An asset purchase occurs when an acquirer only buys the assets of an acquiree. Doing so has number of ramifications, which are as follows:
- Contracts. If the acquirer only buys the assets of the seller, it is not acquiring any contracts with the business partners of the seller. This can cause havoc if the acquirer intends to continue doing business with the customers and suppliers of the seller, since all contracts will have to be renegotiated.
- Liabilities. An asset acquisition actually means that the acquirer buys only those assets and liabilities specifically stated in the purchase agreement. Thus, there may be a transfer of liabilities. However, it will not include undocumented or contingent liabilities; this is the main reason for an asset acquisition.

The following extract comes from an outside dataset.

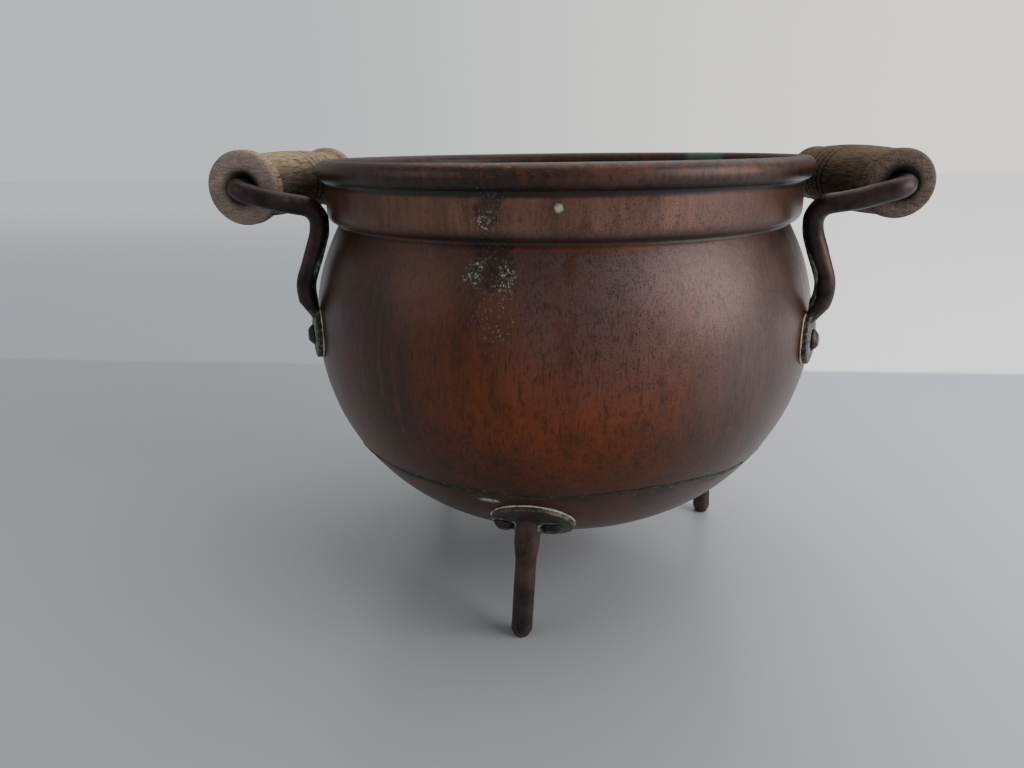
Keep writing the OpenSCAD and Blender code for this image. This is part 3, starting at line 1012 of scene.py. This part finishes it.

- Asset step-up. The acquirer records any assets acquired at their fair market values, and depreciates these (presumably) stepped-up values for tax purposes. If the fair market value of the assets acquired is less than their net book values, then there is no tax benefit. In addition, the acquirer can amortize any goodwill associated with the acquisition for tax purposes.
- Net operating loss carry forwards. Since the acquirer is not purchasing the seller’s business entity, it does not obtain the NOLs associated with that entity.

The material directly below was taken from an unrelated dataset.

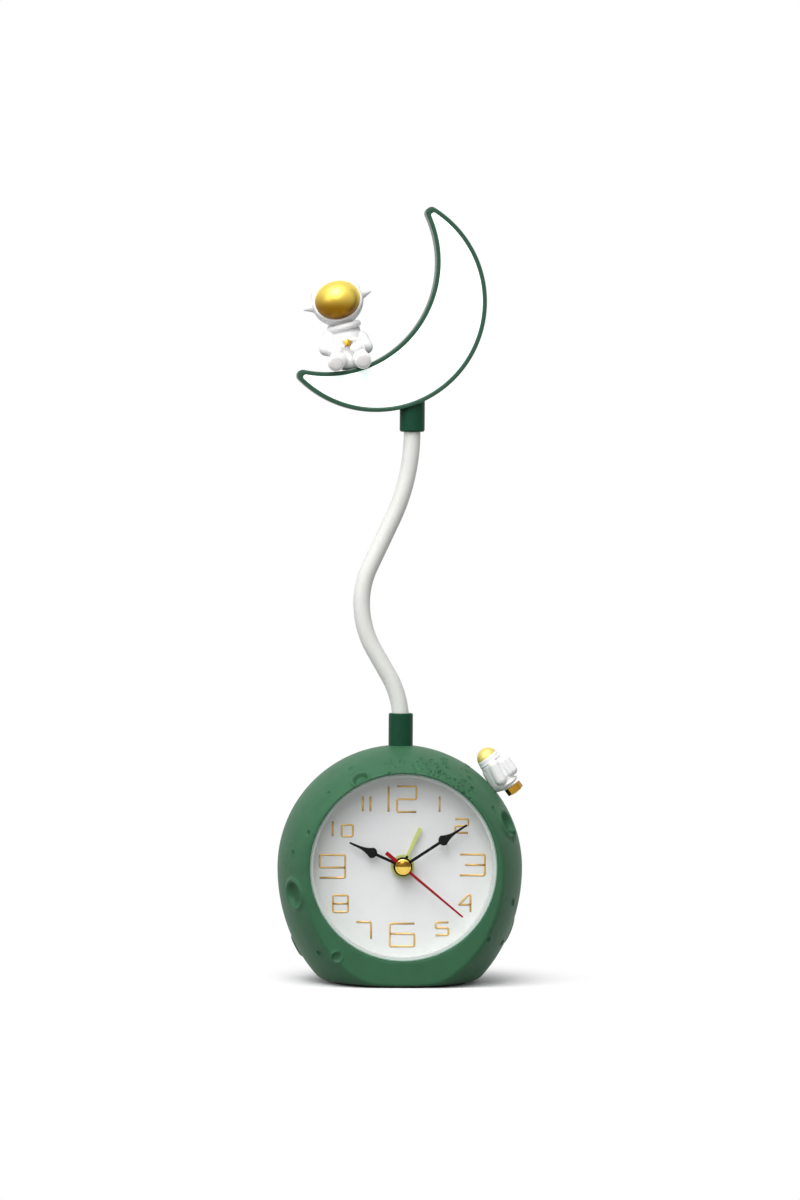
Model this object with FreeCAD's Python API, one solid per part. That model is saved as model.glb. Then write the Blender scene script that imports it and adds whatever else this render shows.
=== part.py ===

- Title to assets. The acquirer must obtain the title to each individual asset that it purchases – which can involve a substantial amount of legal work if there are many fixed assets.
It may not be possible to disassociate the liability for environmental cleanup from an asset purchase. In some situations, environmental regulations state that the cost of future hazardous waste remediation can attach to assets, as well as legal entities. Consequently, if the acquirer is planning to buy real estate as part of an asset purchase, it should engage in considerable due diligence for environmental problems.
In summary, an acquirer may insist on an asset acquisition if it believes that the risk of acquiring additional liabilities is too great. It may also be a useful method if the acquirer only wants to pluck a specific “crown jewel” asset out of the seller, such as a key patent.
The shareholders of the seller are usually opposed to asset acquisitions, for the following reasons:
- Remainders. They end up owning any residual parts of the seller (usually its liabilities).
- Double taxation. The seller must pay income taxes on any gains realized from the sale of its assets. Then, if the entity chooses to pass through these gains to its shareholders, it does so with a dividend, which is taxed again. To make matters worse, if the seller had previously claimed an investment tax credit on the assets it is now selling, it may have to give back some of the credit, which increases its tax liability. Double taxation does not occur if the selling entity is organized as a subchapter “S” or similar organization.
The asset acquisition can be useful when the acquirer only wants to buy a small piece of the selling entity, such as a specific product line. If so, the only way to complete the transaction will probably be an asset sale, because there is no entity that owns just the desired assets and no others.